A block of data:
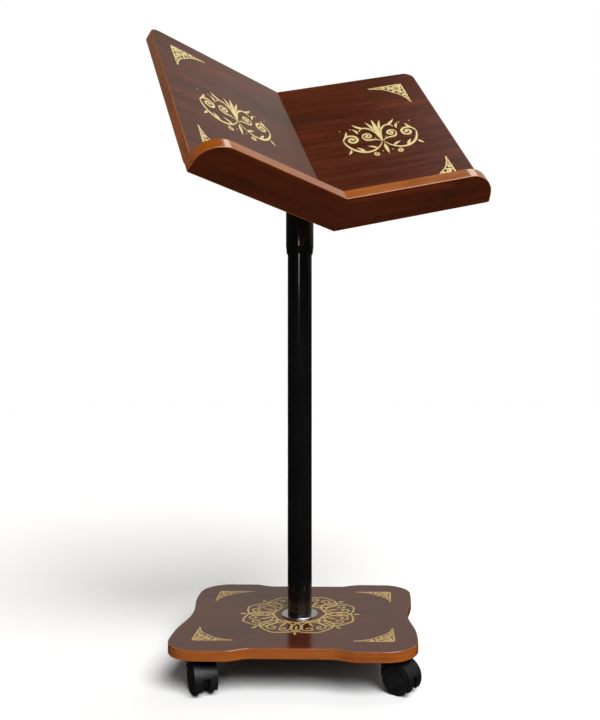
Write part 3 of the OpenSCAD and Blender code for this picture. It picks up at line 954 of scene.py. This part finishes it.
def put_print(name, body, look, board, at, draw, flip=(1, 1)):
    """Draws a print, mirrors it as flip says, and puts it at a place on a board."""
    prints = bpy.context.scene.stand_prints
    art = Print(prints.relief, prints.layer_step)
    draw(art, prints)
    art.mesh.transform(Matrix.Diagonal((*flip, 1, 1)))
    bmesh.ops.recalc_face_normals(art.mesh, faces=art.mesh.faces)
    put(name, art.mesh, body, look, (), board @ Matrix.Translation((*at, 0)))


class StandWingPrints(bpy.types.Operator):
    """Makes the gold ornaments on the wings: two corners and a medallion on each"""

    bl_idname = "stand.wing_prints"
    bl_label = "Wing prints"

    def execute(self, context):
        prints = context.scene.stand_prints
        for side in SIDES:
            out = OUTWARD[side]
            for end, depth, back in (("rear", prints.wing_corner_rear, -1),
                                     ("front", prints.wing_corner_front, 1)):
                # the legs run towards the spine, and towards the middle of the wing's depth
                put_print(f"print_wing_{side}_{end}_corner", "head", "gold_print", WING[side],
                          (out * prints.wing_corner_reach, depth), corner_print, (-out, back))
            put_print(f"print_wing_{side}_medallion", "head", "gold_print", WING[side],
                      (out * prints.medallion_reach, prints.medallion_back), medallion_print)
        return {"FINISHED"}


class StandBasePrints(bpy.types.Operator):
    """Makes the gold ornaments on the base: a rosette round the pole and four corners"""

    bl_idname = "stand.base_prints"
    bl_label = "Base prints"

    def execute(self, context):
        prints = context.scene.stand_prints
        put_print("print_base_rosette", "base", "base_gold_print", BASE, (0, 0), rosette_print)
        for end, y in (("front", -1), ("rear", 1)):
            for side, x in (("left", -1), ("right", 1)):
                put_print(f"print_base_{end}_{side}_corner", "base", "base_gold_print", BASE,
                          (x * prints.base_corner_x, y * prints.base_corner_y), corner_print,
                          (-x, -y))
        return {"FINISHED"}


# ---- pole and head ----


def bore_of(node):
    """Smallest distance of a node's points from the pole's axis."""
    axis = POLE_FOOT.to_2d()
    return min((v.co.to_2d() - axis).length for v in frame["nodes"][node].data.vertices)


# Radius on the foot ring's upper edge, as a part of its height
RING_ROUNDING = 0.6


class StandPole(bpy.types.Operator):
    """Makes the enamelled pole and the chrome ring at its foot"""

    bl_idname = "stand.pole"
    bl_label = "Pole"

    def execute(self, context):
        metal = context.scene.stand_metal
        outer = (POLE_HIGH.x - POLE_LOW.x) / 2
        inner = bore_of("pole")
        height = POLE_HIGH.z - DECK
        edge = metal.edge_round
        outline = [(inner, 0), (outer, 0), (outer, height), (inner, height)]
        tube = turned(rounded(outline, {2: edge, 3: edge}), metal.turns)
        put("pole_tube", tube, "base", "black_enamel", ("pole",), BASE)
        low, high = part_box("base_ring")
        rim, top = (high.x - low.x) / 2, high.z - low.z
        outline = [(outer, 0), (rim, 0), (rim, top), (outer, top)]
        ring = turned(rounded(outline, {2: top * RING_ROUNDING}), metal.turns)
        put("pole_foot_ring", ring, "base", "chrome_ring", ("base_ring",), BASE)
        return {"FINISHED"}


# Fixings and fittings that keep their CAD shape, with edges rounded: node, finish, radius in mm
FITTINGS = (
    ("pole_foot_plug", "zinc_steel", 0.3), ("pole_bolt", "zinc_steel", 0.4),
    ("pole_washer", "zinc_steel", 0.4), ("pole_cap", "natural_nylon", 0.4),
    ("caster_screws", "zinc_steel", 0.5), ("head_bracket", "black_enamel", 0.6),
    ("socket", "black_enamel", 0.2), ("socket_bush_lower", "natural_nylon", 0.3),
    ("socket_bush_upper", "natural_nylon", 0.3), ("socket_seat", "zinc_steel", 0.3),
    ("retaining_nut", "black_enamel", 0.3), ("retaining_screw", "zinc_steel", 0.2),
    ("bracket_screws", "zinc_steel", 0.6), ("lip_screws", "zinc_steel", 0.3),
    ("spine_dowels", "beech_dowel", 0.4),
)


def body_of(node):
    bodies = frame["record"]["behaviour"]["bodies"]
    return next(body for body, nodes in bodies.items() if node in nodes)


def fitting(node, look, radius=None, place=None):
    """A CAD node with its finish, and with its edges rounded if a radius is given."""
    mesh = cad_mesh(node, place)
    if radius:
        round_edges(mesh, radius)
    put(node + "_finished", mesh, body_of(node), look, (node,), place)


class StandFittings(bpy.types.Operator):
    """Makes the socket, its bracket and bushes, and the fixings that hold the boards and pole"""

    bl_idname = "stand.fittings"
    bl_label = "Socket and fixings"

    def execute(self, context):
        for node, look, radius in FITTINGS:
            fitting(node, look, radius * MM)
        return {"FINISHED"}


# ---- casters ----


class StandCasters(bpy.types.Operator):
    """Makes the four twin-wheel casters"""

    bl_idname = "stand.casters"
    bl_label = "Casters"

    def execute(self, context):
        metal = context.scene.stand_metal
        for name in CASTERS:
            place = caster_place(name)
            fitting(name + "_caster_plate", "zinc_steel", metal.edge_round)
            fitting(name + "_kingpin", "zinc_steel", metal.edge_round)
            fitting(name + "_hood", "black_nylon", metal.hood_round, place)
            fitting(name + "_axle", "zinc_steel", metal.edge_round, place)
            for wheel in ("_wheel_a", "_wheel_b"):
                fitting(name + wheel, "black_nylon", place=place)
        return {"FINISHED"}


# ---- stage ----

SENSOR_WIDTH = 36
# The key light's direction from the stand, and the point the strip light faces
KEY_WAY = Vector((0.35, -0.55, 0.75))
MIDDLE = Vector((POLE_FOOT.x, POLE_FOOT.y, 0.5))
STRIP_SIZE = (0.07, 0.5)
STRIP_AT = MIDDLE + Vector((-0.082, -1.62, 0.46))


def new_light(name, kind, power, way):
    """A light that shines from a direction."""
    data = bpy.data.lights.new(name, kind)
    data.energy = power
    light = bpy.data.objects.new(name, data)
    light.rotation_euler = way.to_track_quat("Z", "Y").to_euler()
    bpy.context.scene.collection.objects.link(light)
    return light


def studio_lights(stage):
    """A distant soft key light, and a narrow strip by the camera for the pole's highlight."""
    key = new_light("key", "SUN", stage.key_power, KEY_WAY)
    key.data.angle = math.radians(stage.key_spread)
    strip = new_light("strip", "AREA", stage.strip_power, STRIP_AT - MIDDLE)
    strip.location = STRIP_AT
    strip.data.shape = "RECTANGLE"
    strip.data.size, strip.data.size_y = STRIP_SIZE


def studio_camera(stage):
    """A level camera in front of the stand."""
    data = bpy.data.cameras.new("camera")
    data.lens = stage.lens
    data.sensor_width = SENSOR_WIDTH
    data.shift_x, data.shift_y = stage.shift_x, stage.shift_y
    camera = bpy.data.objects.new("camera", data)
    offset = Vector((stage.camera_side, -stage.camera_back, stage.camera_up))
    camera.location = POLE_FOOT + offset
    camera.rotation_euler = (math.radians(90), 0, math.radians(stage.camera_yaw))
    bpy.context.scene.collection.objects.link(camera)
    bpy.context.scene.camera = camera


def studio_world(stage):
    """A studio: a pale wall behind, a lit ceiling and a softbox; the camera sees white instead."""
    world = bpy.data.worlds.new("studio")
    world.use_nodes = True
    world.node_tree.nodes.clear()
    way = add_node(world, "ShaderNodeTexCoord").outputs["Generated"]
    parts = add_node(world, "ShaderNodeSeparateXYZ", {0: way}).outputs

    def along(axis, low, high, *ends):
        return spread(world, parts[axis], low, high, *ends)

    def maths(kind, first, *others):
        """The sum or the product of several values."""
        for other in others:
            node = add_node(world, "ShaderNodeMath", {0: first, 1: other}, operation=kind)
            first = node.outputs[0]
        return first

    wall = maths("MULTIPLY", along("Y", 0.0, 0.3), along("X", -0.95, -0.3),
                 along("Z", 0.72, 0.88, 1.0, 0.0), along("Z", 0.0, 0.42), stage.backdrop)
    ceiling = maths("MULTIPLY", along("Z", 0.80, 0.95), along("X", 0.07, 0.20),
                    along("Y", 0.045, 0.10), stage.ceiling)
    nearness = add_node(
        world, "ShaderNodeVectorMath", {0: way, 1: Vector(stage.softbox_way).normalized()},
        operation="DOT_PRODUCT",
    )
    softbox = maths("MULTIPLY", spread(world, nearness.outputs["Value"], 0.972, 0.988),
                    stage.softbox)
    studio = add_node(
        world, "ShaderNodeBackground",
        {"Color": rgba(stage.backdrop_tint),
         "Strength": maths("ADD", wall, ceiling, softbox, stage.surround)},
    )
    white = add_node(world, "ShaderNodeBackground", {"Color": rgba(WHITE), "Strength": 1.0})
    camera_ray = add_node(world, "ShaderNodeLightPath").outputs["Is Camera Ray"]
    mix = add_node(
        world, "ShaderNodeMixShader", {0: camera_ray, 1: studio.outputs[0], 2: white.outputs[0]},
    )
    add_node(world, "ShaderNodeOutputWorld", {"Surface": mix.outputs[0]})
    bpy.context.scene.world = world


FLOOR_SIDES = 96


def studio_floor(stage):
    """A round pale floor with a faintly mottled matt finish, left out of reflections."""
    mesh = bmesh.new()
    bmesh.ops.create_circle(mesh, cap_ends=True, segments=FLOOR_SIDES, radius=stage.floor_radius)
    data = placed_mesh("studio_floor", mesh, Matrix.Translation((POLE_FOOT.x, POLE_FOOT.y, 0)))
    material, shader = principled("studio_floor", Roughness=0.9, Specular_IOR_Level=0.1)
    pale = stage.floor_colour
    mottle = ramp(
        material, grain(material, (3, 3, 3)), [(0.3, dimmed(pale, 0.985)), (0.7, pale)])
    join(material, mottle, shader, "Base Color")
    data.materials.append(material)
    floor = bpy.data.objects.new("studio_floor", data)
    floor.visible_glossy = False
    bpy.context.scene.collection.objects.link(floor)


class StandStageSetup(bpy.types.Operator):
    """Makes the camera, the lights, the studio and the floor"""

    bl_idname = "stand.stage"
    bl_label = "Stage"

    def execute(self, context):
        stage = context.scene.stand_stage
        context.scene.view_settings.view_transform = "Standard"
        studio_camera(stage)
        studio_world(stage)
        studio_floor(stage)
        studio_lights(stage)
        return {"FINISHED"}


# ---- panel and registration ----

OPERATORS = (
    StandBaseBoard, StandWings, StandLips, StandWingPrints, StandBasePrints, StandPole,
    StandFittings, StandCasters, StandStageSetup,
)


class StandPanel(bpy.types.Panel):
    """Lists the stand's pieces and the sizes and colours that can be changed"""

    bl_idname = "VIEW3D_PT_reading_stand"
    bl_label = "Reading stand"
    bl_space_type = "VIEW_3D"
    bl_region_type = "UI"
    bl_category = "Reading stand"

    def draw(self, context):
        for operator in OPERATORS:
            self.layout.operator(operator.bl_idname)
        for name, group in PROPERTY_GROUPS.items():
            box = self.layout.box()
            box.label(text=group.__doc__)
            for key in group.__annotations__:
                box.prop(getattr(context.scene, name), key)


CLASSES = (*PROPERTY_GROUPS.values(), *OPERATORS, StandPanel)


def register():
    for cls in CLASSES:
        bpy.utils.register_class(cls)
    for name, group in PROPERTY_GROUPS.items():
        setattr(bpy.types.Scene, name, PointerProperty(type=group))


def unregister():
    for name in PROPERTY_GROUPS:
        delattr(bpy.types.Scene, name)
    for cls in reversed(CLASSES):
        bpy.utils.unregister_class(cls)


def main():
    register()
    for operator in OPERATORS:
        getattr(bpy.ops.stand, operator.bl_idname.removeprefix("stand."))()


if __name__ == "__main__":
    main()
--
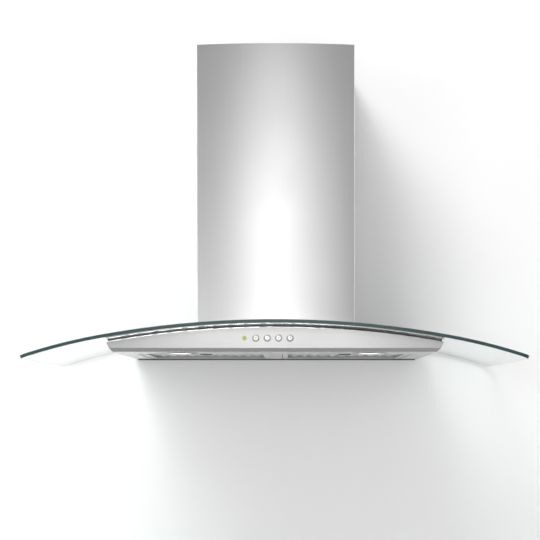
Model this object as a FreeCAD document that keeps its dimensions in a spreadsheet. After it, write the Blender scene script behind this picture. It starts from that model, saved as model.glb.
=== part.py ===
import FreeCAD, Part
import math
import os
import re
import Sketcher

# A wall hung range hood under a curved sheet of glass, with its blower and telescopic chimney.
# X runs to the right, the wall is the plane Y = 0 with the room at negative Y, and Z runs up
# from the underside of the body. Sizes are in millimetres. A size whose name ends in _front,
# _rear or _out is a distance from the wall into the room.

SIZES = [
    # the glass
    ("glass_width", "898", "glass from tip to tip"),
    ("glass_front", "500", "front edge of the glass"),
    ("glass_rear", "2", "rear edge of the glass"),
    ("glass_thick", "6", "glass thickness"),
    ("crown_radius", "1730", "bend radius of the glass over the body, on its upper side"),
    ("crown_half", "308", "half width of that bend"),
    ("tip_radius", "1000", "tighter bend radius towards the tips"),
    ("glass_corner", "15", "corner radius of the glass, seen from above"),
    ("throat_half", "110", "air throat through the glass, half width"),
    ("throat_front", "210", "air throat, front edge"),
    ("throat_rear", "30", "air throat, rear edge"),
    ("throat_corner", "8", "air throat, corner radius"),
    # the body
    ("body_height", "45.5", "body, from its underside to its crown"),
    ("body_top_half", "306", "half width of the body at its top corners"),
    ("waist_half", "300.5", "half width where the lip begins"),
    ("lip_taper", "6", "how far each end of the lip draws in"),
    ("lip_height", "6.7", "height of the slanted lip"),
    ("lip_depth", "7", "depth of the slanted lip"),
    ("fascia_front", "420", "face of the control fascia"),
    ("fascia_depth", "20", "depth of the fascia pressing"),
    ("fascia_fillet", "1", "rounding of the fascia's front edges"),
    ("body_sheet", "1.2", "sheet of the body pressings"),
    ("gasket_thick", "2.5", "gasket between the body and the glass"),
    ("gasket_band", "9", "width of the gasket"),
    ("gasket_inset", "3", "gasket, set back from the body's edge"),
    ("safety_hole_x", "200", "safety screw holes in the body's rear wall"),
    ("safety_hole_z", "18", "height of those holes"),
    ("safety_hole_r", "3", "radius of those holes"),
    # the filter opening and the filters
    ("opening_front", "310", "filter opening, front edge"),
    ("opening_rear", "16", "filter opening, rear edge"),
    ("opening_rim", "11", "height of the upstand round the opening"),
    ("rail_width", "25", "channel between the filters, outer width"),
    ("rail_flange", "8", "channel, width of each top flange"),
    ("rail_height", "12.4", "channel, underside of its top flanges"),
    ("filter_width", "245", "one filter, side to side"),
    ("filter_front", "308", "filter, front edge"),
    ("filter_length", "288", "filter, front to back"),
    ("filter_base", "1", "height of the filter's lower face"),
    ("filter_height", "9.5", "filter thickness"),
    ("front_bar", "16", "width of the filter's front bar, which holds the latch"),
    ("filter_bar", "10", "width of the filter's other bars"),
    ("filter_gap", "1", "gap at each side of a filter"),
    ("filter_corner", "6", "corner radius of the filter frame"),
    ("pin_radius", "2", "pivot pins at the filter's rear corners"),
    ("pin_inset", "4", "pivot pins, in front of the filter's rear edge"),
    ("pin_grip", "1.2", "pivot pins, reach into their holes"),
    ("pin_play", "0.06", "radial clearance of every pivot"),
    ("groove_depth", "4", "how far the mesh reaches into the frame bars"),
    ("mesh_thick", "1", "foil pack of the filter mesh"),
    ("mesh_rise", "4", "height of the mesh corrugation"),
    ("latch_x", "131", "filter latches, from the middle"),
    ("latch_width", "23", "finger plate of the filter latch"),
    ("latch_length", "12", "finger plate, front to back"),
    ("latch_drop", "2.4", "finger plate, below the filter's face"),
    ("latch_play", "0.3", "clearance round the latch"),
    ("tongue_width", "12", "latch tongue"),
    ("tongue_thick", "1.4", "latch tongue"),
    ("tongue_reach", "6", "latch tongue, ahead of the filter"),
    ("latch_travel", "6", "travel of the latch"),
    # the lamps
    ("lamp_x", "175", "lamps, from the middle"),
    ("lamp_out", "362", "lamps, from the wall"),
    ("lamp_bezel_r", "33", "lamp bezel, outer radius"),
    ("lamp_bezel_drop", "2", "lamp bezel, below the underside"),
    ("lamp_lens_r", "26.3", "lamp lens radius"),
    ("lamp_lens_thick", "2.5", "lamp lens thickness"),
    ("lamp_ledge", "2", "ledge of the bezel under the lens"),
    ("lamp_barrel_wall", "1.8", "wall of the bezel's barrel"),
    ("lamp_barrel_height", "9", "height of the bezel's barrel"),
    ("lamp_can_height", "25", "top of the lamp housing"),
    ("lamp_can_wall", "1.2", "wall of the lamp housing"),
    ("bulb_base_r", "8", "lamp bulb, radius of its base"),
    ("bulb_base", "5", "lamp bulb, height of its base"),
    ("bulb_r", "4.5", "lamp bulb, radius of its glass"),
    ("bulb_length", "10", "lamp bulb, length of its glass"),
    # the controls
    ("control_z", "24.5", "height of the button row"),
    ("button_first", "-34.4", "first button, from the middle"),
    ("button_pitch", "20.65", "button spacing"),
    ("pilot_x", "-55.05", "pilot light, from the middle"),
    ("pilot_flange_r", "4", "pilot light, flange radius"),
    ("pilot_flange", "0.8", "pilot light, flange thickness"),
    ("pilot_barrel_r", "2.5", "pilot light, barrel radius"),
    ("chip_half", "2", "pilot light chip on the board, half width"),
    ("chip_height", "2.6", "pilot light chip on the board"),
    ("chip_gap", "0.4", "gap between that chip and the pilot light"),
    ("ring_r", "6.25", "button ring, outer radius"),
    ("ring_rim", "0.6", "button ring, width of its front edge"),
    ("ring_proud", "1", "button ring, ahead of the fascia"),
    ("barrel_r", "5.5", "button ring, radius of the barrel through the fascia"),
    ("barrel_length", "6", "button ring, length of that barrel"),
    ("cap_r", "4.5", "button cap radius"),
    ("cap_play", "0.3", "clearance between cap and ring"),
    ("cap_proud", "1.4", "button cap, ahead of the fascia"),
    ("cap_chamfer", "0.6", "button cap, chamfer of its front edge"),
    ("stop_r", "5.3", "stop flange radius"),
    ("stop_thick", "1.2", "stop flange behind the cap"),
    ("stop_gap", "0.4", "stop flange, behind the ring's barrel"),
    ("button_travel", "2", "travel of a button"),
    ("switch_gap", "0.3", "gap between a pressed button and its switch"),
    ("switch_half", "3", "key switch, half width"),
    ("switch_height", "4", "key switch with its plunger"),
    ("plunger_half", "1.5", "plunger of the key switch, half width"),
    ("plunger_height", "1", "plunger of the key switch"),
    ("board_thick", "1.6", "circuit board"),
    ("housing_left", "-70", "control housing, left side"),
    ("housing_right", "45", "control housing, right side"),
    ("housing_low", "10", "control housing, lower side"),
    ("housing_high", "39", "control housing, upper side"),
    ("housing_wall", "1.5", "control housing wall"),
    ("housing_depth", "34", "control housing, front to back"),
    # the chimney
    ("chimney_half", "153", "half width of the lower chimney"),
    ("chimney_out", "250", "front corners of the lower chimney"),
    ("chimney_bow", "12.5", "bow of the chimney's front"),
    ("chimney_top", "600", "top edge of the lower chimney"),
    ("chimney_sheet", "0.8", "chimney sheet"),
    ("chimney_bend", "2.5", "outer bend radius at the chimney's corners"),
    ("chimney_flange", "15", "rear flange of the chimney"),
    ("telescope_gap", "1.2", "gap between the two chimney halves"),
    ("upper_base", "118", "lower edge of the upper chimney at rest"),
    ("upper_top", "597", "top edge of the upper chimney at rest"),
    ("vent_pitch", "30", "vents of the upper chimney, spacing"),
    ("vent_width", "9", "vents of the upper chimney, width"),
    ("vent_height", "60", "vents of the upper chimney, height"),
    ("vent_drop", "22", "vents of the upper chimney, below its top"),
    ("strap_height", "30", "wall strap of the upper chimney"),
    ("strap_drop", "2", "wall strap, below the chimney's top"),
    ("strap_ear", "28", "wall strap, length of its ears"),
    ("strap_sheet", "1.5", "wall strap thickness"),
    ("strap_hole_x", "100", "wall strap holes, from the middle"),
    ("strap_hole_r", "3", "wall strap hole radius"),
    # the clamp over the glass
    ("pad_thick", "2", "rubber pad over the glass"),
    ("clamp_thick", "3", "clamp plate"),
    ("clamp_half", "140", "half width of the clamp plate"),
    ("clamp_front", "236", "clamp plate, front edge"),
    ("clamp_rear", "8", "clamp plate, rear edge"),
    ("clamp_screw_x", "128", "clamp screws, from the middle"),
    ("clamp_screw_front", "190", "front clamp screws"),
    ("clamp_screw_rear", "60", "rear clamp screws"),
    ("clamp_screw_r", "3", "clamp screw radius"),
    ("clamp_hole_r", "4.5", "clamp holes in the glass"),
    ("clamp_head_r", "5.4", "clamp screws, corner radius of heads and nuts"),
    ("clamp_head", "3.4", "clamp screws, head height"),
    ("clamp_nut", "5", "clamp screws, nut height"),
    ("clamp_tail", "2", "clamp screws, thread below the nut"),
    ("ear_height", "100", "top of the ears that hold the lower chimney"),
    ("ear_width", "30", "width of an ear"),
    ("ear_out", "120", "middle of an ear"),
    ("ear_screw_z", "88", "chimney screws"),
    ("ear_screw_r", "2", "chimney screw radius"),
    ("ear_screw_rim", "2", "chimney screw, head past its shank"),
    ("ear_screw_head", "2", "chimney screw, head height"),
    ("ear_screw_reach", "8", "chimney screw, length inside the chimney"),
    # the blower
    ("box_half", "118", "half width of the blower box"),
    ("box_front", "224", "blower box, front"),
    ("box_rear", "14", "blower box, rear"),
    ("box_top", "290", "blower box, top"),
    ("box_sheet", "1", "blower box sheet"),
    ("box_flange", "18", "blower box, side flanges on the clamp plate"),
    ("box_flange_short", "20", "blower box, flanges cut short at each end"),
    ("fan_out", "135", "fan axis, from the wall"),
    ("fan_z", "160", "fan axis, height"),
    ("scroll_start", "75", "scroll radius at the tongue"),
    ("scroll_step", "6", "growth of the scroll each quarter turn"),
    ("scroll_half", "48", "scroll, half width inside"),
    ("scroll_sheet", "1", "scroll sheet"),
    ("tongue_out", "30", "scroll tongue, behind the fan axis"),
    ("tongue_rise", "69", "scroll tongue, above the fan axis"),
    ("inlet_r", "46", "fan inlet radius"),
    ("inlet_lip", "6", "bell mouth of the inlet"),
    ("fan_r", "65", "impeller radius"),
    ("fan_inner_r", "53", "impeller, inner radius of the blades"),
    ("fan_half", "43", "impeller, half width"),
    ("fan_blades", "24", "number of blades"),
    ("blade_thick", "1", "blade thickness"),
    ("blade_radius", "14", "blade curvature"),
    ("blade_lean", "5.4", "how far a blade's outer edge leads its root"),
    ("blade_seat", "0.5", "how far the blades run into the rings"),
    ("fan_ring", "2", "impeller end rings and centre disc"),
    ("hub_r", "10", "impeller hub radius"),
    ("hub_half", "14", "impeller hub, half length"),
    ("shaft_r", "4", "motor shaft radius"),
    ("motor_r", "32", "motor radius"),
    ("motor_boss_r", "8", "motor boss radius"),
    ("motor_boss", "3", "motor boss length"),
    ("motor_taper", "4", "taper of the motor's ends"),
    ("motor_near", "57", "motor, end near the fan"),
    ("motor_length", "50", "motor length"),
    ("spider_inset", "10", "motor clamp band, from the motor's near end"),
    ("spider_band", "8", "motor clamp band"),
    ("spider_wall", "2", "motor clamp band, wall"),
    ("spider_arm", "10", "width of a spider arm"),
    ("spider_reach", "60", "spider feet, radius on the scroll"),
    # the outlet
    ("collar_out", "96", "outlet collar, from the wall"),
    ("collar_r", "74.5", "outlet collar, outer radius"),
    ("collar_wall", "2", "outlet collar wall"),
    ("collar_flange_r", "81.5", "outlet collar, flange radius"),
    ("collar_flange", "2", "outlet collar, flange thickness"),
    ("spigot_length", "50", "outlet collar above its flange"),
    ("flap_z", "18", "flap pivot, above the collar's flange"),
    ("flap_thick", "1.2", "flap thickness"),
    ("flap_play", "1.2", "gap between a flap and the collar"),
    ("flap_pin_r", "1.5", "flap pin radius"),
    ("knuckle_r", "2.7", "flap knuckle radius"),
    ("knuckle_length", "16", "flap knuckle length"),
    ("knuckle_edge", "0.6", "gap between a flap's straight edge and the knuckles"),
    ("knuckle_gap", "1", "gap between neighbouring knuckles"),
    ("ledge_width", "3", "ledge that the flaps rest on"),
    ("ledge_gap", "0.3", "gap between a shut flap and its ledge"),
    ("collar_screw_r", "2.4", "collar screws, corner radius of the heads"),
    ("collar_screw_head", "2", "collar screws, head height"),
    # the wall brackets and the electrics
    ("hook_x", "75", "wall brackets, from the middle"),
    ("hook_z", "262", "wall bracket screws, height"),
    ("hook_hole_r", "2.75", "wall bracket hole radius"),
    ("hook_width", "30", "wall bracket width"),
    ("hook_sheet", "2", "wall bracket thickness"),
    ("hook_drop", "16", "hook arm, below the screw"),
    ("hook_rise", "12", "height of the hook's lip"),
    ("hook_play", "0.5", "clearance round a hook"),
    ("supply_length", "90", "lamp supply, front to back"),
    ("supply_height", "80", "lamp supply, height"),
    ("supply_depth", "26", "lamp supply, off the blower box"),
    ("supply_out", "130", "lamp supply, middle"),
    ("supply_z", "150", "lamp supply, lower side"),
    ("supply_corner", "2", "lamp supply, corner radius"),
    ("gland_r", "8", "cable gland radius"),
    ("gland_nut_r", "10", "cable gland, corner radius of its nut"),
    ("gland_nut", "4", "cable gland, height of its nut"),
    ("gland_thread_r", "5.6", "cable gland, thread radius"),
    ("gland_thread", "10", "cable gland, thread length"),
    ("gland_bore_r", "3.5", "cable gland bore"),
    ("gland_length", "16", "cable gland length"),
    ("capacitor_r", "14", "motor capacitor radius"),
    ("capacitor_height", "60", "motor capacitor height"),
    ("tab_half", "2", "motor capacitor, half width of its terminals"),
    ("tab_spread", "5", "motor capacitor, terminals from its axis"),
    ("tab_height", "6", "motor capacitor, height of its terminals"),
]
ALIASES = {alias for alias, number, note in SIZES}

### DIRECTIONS
From the entries above, give again exactly the lines running from the line with "Model this object" to the line with "# _rear or _out"; include both of those lines.

### OUTPUT OF THE EXERCISE
Model this object as a FreeCAD document that keeps its dimensions in a spreadsheet. After it, write the Blender scene script behind this picture. It starts from that model, saved as model.glb.
=== part.py ===
import FreeCAD, Part
import math
import os
import re
import Sketcher

# A wall hung range hood under a curved sheet of glass, with its blower and telescopic chimney.
# X runs to the right, the wall is the plane Y = 0 with the room at negative Y, and Z runs up
# from the underside of the body. Sizes are in millimetres. A size whose name ends in _front,
# _rear or _out is a distance from the wall into the room.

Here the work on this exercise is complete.